Professor Thürer has been teaching regularly at other universities as well. He was a Visiting Research Professor at the Stanford Law School, a Distinguished Visiting Professor at the University of Hong Kong, a member of the Advisory Board of the Concord Center, School of Law in Jerusalem, a Visiting Research Professor at the Harvard Law School, a Consultant and Honorary Professor at the Gujarat National Law University, a visiting professor at the University of Cambridge (Herbert Smith Visiting Programme), a visiting professor at the Institute of Higher International Studies, Panthéon-Assas University and at the Institut des droits de l'homme in Strasbourg.

In addition to his teaching activities, Professor Thürer has been an expert for and member of numerous international institutions. In 1991, he was elected to the Assembly, the supreme governing body of the International Committee of the Red Cross. In this capacity, he participated in missions to Zimbabwe, Zambia, Russia, Belarus, Poland, East Timor, India, Thailand, Myanmar, the Philippines and New Zealand. As CSCE/Organization for Security and Co-operation in Europe expert (human rights dimension), he visited the Baltic States, Czechia and Slovakia, Moldavia and Ukraine. Since 2004, he has been a Member of the Council of the European Commission against Racism and Intolerance (ECRI)). He was a member of the Constitutional Court of Liechtenstein from 1989 to 2000.
From 1993 to 1998, Professor Thürer was a member of the expert commission on the revision of the Swiss Federal Constitution. From 2000 to 2001, he was also a member of the so-called Bergier Commission, which re-considered Swiss policies during the Second World War.

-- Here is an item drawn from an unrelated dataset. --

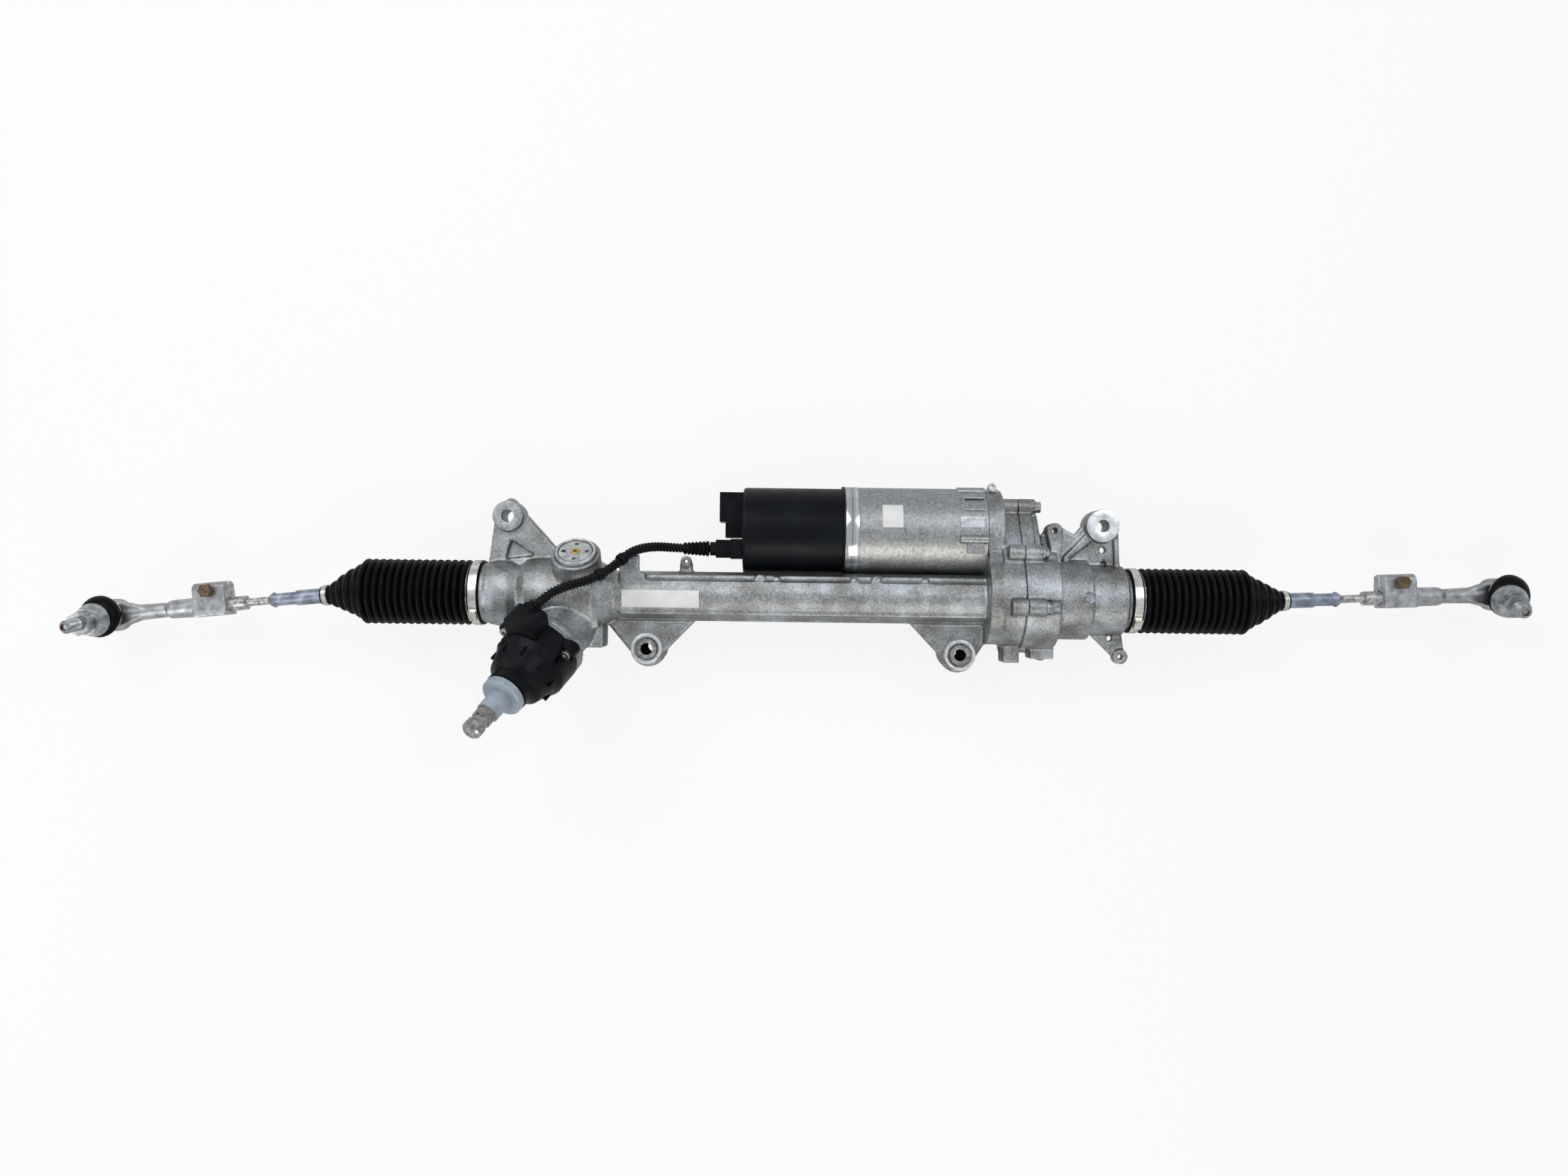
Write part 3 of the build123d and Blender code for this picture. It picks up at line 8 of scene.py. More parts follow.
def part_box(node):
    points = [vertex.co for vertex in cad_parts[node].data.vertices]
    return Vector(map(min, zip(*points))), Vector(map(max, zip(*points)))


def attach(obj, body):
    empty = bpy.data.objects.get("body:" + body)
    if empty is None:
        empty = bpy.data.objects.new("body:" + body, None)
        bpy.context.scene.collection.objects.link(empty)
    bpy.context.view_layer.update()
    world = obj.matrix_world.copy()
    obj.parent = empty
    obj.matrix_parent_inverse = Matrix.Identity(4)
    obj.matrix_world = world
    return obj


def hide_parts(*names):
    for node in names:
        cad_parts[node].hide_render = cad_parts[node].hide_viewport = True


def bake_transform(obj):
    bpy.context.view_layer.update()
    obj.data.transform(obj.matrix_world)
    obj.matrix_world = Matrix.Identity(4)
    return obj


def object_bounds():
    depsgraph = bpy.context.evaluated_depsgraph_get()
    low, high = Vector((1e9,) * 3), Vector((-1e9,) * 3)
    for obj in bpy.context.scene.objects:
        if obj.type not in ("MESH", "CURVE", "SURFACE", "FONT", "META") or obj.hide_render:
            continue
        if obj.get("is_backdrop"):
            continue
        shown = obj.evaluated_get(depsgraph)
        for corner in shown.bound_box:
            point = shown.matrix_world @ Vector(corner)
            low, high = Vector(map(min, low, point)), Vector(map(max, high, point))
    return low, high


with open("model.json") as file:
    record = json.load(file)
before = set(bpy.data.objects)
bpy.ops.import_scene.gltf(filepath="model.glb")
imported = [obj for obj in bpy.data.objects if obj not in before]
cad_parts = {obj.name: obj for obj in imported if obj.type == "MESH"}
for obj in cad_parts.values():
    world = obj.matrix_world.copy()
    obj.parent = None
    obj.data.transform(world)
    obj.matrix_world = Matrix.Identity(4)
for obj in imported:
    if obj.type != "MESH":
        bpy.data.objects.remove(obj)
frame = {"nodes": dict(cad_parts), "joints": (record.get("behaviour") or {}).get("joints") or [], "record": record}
cad_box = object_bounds()
bpy.ops.object.select_all(action="DESELECT")

# Camera. It hangs square above the rack bar, turned by the small angle at which the bar lies in the
# picture, with the lens that gives the picture's spread. All sizes are metres; mm turns them.
mm = 0.001


def middle(node):
    """Middle of a CAD node's box."""
    low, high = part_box(node)
    return (Vector(low) + Vector(high)) / 2


bar = Vector((middle("large_boot_clamps").x, middle("nut_pulley").y, middle("nut_pulley").z))
camera_offset, camera_height, camera_turn = (-21.5, 8.5), 1180, 0.74
focal_pixels, frame_pixels, film_width = 1640, 2212, 36
camera_data = bpy.data.cameras.new("camera")
camera_data.sensor_width = film_width
camera_data.lens = film_width * focal_pixels / frame_pixels
camera_data.clip_start = 0.01
camera = bpy.data.objects.new("camera", camera_data)
camera.location = bar + Vector((*camera_offset, camera_height)) * mm
camera.rotation_euler = (0, 0, math.radians(camera_turn))
bpy.context.collection.objects.link(camera)
bpy.context.scene.camera = camera

# Floor and light. A pale matt floor under the part, four soft lamps and a pale sky: bright to the
# eye and in reflections, and plain in level on the part itself.


def add_node(tree, kind, links=None, stops=(), **settings):
    """One shader node: settings go on the node or its inputs, links join inputs to outputs, and
    stops are the positions and hex codes of a colour ramp."""
    node = tree.nodes.new(kind)
    for name, value in settings.items():
        if hasattr(node, name):
            setattr(node, name, value)
        else:
            node.inputs[name.replace("_", " ")].default_value = value
    for name, output in (links or {}).items():
        tree.links.new(output, node.inputs[name])
    if stops:
        ramp = node.color_ramp.elements
        ramp.remove(ramp[0])
        for i, (position, code) in enumerate(stops):
            stop = ramp[0] if i == 0 else ramp.new(position)
            stop.position = position
            stop.color = colour(code)
    return node


def colour(hex_code, alpha=1.0):
    """An sRGB hex code as the linear colour that a shader takes."""
    parts = [int(hex_code[i:i + 2], 16) / 255 for i in (0, 2, 4)]
    linear = [p / 12.92 if p <= 0.04045 else ((p + 0.055) / 1.055) ** 2.4 for p in parts]
    return (*linear, alpha)


floor_glow, floor_size, floor_drop = 0.85, 12, 0.2
floor_material = bpy.data.materials.new("matt_white_card")
floor_material.use_nodes = True
floor_tree = floor_material.node_tree
floor_tree.nodes.clear()
rays = add_node(floor_tree, "ShaderNodeLightPath")
card = add_node(floor_tree, "ShaderNodeBsdfDiffuse", Color=colour("ececec"))
glow = add_node(floor_tree, "ShaderNodeEmission", Color=colour("ffffff"), Strength=1.0)
part_glow = add_node(floor_tree, "ShaderNodeMath", {0: rays.outputs["Is Camera Ray"]}, operation="MULTIPLY")
part_glow.inputs[1].default_value = floor_glow
mixed = add_node(floor_tree, "ShaderNodeMixShader",
                 {0: part_glow.outputs[0], 1: card.outputs[0], 2: glow.outputs[0]})
add_node(floor_tree, "ShaderNodeOutputMaterial", {"Surface": mixed.outputs[0]})
bpy.ops.mesh.primitive_plane_add(size=floor_size, location=(bar.x, bar.y, -floor_drop * mm))
floor = bpy.context.object
floor.name = "floor"
floor.data.materials.append(floor_material)
floor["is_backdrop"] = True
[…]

In 2007 Daniel Thürer was an initiator and Vice-President of the Convivenza Foundation - International Center for Minorities. In 2020 he was appointed as Honorary President of the Foundation.

== Scholarship ==
Daniel Thürer is noted for an original humanist approach to international law that eschews simplistic realism as well as the positivism still prevalent in international legal scholarship. His multi-layered approach is best illustrated by the 2008 lecture on International Humanitarian Law at the Hague Academy, where this highly technical body of law is, through an inter-disciplinary methodology incorporating religion, history and moral philosophy, re-interpreted to honour its original purpose of reducing human suffering and protecting civilians.

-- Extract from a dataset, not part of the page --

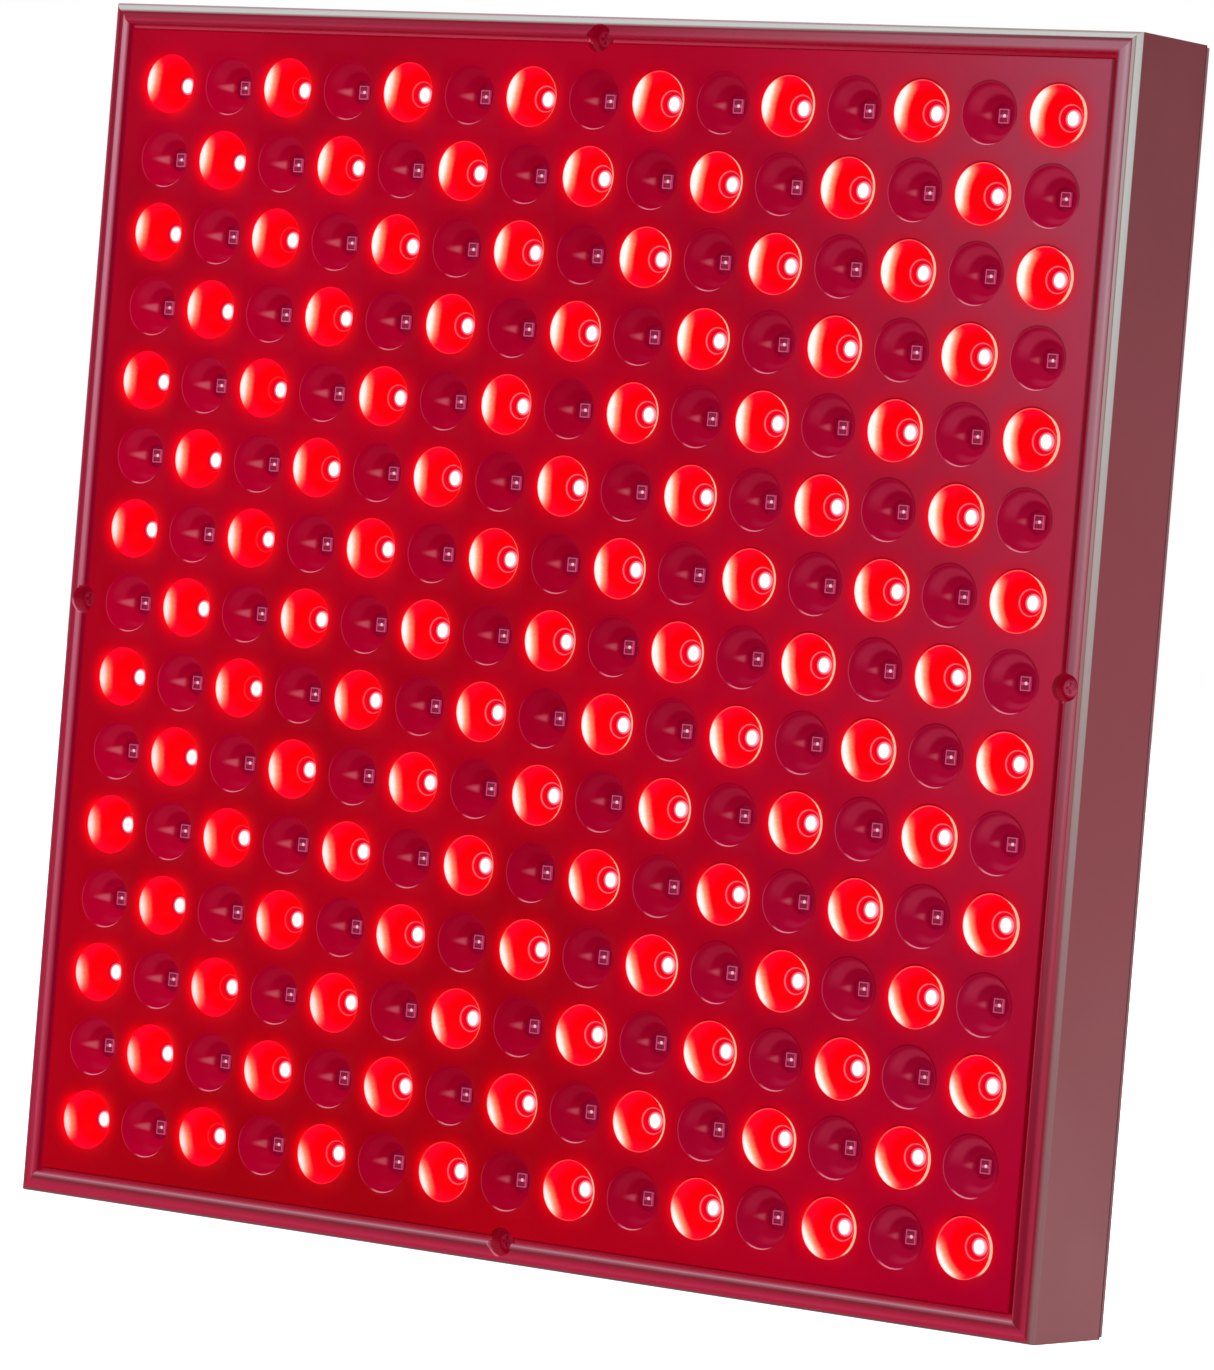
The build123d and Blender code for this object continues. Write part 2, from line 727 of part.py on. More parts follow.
with BuildPart() as output_capacitors:
    with BuildSketch(on_board(output_capacitor_shares)):
        with GridLocations(2 * output_capacitor_radius + output_capacitor_gap, 0, 2, 1):
            RegularPolygon(output_capacitor_radius, drum_sides)
    extrude(amount=output_capacitor_height)
output_capacitors.part.label = "output_capacitors"

# Heat sink with its fins upwards, and the switching transistor flat against its plate
with BuildPart() as heat_sink:
    with BuildSketch(on_board(sink_shares)):
        with Locations((0, sink_plate / 2)):
            Rectangle(sink_length, sink_plate)
        fin_pitch = (sink_length - sink_fin) / (sink_fins - 1)
        with Locations((0, sink_plate + sink_fin_depth / 2)):
            with GridLocations(fin_pitch, 0, sink_fins, 1):
                Rectangle(sink_fin, sink_fin_depth)
    extrude(amount=sink_height)
heat_sink.part.label = "heat_sink"

with BuildPart() as transistor:
    with BuildSketch(on_board(sink_shares)):
        with Locations((0, -transistor_thickness / 2)):
            Rectangle(transistor_width, transistor_thickness)
    extrude(amount=transistor_height)
transistor.part.label = "transistor"

# Transformer: a two-window core that the flanged bobbin carries, and the winding between the flanges
window_height = core_height - 2 * core_yoke
window_width = (core_width - 2 * core_leg) / 2
tube_half = core_leg / 2 + core_gap + bobbin_wall
flange_half = tube_half + winding_build
tube_depth = core_thickness + 2 * (core_gap + bobbin_wall)
flange_depth = tube_depth + 2 * winding_build
bobbin_height = window_height - 2 * core_gap
transformer_plane = on_board(transformer_shares).offset(flange_depth / 2)
bobbin_section = Plane(transformer_plane.origin, (1, 0, 0), (0, 0, 1))

with BuildPart() as transformer_core:
    with BuildSketch(transformer_plane):
        Rectangle(core_width, core_height)
        with GridLocations(core_leg + window_width, 0, 2, 1):
            Rectangle(window_width, window_height, mode=Mode.SUBTRACT)
    extrude(amount=core_thickness / 2, both=True)
transformer_core.part.label = "transformer_core"

with BuildPart() as transformer_bobbin:
    with BuildSketch(bobbin_section):
        Rectangle(2 * flange_half, flange_depth)
    extrude(amount=bobbin_height / 2, both=True)
    with BuildSketch(bobbin_section):
        Rectangle(2 * flange_half, flange_depth)
        Rectangle(2 * tube_half, tube_depth, mode=Mode.SUBTRACT)
    extrude(amount=bobbin_height / 2 - bobbin_wall, both=True, mode=Mode.SUBTRACT)
    with BuildSketch(bobbin_section):
        Rectangle(core_leg + 2 * core_gap, core_thickness + 2 * core_gap)
    extrude(amount=bobbin_height / 2, both=True, mode=Mode.SUBTRACT)
transformer_bobbin.part.label = "transformer_bobbin"

with BuildPart() as transformer_winding:
    with BuildSketch(bobbin_section):
        Rectangle(2 * (flange_half - winding_inset), flange_depth - 2 * winding_inset)
        Rectangle(2 * tube_half, tube_depth, mode=Mode.SUBTRACT)
    extrude(amount=bobbin_height / 2 - bobbin_wall, both=True)
transformer_winding.part.label = "transformer_winding"

# Leads: from the inlet through the switch to the driver, and from the driver to the lamp board
tab_y = inlet_back_y - tab_length / 2
terminal_y = switch_back_y - tab_length / 2
low_pin_z = panel_middle + inlet_z - pin_offset
switch_z = panel_middle + inlet_z
entry_z = panel_middle + driver_bottom + block_edge + entry_depth
turn_z = panel_middle + driver_bottom + block_edge - lead_turn
cross_z = turn_z - lead_turn
neutral_x = inlet_x - pin_spacing
live_x = inlet_x + pin_spacing
loop_z = switch_z - terminal_spacing / 2 - lead_drop

neutral_lead = lead(
    (neutral_x, tab_y, low_pin_z + pin_width / 2),
    (neutral_x, tab_y, turn_z),
    (neutral_x, block_lead_y, turn_z),
    (neutral_x, block_lead_y, entry_z),
)
neutral_lead.part.label = "neutral_lead"
earth_lead = lead(
    (inlet_x, tab_y, switch_z + pin_offset + pin_width / 2),
    (inlet_x, tab_y, turn_z),
    (inlet_x, block_lead_y, turn_z),
    (inlet_x, block_lead_y, entry_z),
)
earth_lead.part.label = "earth_lead"
live_lead = lead(
    (live_x, tab_y, low_pin_z - pin_width / 2),
    (live_x, tab_y, loop_z),
    (switch_x, tab_y, loop_z),
    (switch_x, tab_y, switch_z - terminal_spacing / 2 - terminal_thickness / 2),
)
live_lead.part.label = "live_lead"
switched_lead = lead(
    (switch_x, terminal_y, switch_z + terminal_spacing / 2 + terminal_thickness / 2),
    (switch_x, terminal_y, cross_z),
    (live_x, terminal_y, cross_z),
    (live_x, block_lead_y, cross_z),
    (live_x, block_lead_y, entry_z),
)
switched_lead.part.label = "switched_lead"

with BuildPart() as lamp_board_connector:
    with BuildSketch(layer(board_back_y + connector_depth, output_x, connector_z)):
        Rectangle(connector_width, connector_height)
        with GridLocations(output_pitch, 0, 2, 1):
            RegularPolygon(lead_radius + fit_gap, lead_sides, mode=Mode.SUBTRACT)
    extrude(amount=connector_depth)
lamp_board_connector.part.label = "lamp_board_connector"

output_lead_left, output_lead_right = [
    lead(
        (output_x + side * output_pitch / 2, block_lead_y, panel_middle + driver_top - block_edge - entry_depth),
        (output_x + side * output_pitch / 2, block_lead_y, panel_middle + connector_z),
        (output_x + side * output_pitch / 2, board_back_y, panel_middle + connector_z),
    )
    for side in (-1, 1)
]
with BuildPart() as output_leads:
    add(output_lead_left.part)
    add(output_lead_right.part)
output_leads.part.label = "output_leads"

os.makedirs("parts", exist_ok=True)
for piece in (
    front_frame, reflector_plate, front_screws, lamp_board, red_lamps, infrared_lamps, board_screws,
    insulating_sheet, rear_cover, cover_screws, threaded_inserts, inlet_housing, inlet_pins,
    switch_housing, rocker, switch_terminals, driver_board, driver_screws, input_block, output_block,
    fuse_clips, fuse, line_choke, rectifier, bulk_capacitor, output_capacitors, heat_sink, transistor,
    transformer_core, transformer_bobbin, transformer_winding, neutral_lead, earth_lead, live_lead,
    switched_lead, output_leads, lamp_board_connector,
):
    export_step(piece.part, f"parts/{piece.part.label}.step")
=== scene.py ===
import math

import bpy
from mathutils import Matrix, Vector


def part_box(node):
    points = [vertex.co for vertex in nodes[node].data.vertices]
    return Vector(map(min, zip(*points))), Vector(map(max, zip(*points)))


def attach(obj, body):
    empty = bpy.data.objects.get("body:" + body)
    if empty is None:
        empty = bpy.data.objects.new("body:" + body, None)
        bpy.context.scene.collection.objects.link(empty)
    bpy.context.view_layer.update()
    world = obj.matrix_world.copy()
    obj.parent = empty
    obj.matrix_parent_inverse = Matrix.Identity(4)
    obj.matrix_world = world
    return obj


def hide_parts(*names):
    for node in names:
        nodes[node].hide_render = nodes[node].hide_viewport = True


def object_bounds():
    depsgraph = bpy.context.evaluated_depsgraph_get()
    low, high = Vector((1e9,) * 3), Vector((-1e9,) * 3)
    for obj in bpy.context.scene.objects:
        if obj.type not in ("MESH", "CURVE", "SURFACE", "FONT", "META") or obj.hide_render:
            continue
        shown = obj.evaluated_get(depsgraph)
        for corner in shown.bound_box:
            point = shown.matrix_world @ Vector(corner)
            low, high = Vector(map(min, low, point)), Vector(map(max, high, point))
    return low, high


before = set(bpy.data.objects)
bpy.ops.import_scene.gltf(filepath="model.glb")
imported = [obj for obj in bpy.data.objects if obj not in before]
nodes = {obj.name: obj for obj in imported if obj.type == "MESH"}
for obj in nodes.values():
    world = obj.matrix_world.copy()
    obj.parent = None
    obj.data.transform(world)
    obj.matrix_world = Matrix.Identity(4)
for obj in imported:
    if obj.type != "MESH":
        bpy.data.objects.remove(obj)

# Blender's lengths are metres and MM turns millimetres into them. X runs across the panel, -Y is its
# lit front and Z is up.
MM = 0.001
cad_low, cad_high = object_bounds()


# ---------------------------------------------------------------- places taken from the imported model

def edges_of(node):
    """The lowest and highest corners of a CAD node, in millimetres."""
    low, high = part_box(node)
    return low / MM, high / MM


frame_low, frame_high = edges_of("front_frame")
plate_low, plate_high = edges_of("reflector_plate")
_, board_high = edges_of("lamp_board")
_, screws_high = edges_of("front_screws")

# The panel's middle height and half width, and its places along the depth from the front to the back
middle = (frame_low.z + frame_high.z) / 2
panel_half = frame_high.x
crown_y = frame_low.y
face_y = plate_low.y
margin_back_y = face_y + 2.0
ledge_back_y = margin_back_y + 2.0
board_y = plate_high.y
wall_end_y = frame_high.y

# The reflector plate, its block of cups and the size of one cup
plate_half = plate_high.x
block_half = board_high.x
cup_rows = 15
cup_pitch = 2 * block_half / cup_rows
cup_mouth = 7.5
cup_hole = 3.0

# Screws by the radius and height of their heads, and the wells in the rim
rim_head, rim_head_height = 2.4, 1.7
lid_head, lid_head_height = 2.8, 1.6
screw_shank = 1.5
screw_hole = 1.65
well_reach = screws_high.x - rim_head
well_radius = 3.5
well_seat_y = crown_y + 5.1
well_spots = [
    (x * well_reach, middle + z * well_reach) for x, z in ((1, 0), (0, 1), (-1, 0), (0, -1))
]

# Points that meet within merge_reach are merged, and a point within snap of a place counts as there.
# A distance under near_zero counts as near_zero where something is divided by it.
merge_reach = 0.002
snap = 0.02
near_zero = 0.05


# ---------------------------------------------------------------- materials

def seen(red, green, blue):
    """A colour as it looks on a screen, each part from 0 to 255, in the numbers that a shader takes."""
    parts = [part / 255 for part in (red, green, blue)]
    return tuple(p / 12.92 if p <= 0.04045 else ((p + 0.055) / 1.055) ** 2.4 for p in parts) + (1.0,)


class Number:
    """A number that changes over the surface, written in sums like any other."""

    def __init__(self, paint, socket):
        self.paint, self.socket = paint, socket

    def math(self, operation, *others, clamp=False):
        sockets = dict(enumerate((self, *others)))
        made = self.paint.node("Math", {"operation": operation, "use_clamp": clamp}, sockets)
        return Number(self.paint, made.outputs[0])

    def __add__(self, other):
        return self.math("ADD", other)

    def __sub__(self, other):
        return self.math("SUBTRACT", other)

    def __rsub__(self, other):
        made = self.paint.node("Math", {"operation": "SUBTRACT"}, {0: other, 1: self})
        return Number(self.paint, made.outputs[0])

    def __mul__(self, other):
        return self.math("MULTIPLY", other)

    def __truediv__(self, other):
        return self.math("DIVIDE", other)

    def __pow__(self, other):
        return self.math("POWER", other)

    def __abs__(self):
        return self.math("ABSOLUTE")

    __radd__, __rmul__ = __add__, __mul__

    def larger(self, other):
        return self.math("MAXIMUM", other)

    def smaller(self, other):
        return self.math("MINIMUM", other)

    def kept(self):
        """The number held between 0 and 1."""
        return self.math("ADD", 0.0, clamp=True)

    def ramp(self, start, end):
        """0 before start, 1 after end, and a smooth rise between them. start may be above end."""
        made = self.paint.node(
            "MapRange", {"interpolation_type": "SMOOTHSTEP"},
            {"Value": self, "From Min": min(start, end), "From Max": max(start, end),
             "To Min": float(start > end), "To Max": float(start < end)},
        )
        return Number(self.paint, made.outputs["Result"])

    def near(self, centre, width, soft):
        """1 within width of centre, falling to 0 over the soft edge."""
        return abs(self - centre).ramp(width + soft, width)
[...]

While he maintains a strong idealist belief in the transformative power of international law, his scholarship also advocates a bottom-up approach relying on successful local or regional institutions and traditions. More recently, he has focussed on applying the traditional concept of the res publica to modern constitutional law.

== Works (selection) ==
- Das Selbstbestimmungsrecht der Völker – Mit einem Exkurs zur Jurafrage (PhD Thesis, 1974)
- Perspektive Schweiz. Schulthess, Zürich 1998
- Bund und Gemeinden – Eine rechtsvergleichende Untersuchung (Beiträge des Max-Planck-Instituts zum ausländischen öffentlichen Recht und Völkerrecht, Band 90), Berlin 1986
- Verfassungsrecht der Schweiz – Droit constitutionnel suisse. Schulthess, Zürich 2001 (herausgegeben mit Jean-François Aubert und Jörg Paul Müller)
- Kosmopolitisches Staatsrecht. Schulthess, Zürich 2005 (Grundidee Gerechtigkeit, Band 1)
- Völkerrecht als Fortschritt und Chance. Dike/Nomos, Zürich/Baden-Baden 2009 (Grundidee Gerechtigkeit, Band 2)
- Thomas Buergenthal and Daniel Thürer: Menschenrechte. Ideale, Instrumente, Institutionen. Dike, Zürich / St. Gallen, und Nomos, Baden-Baden 2010. 453 p.
- International Humanitarian Law: Theory and Practice (The Pocket Books of the Hague Academy of International Law), Martinus Nijhoff, Leiden, forthcoming 2010, ISBN 978-90-04-17910-3.
- Thürer, D. and Blindenbacher, R.: Embracing Differences - A Commitment for Minorities and Managing Diversity. Jubilee Edition of the Convivenza Book Series Volume 5. Schulthess Verlag, Zürich 2018.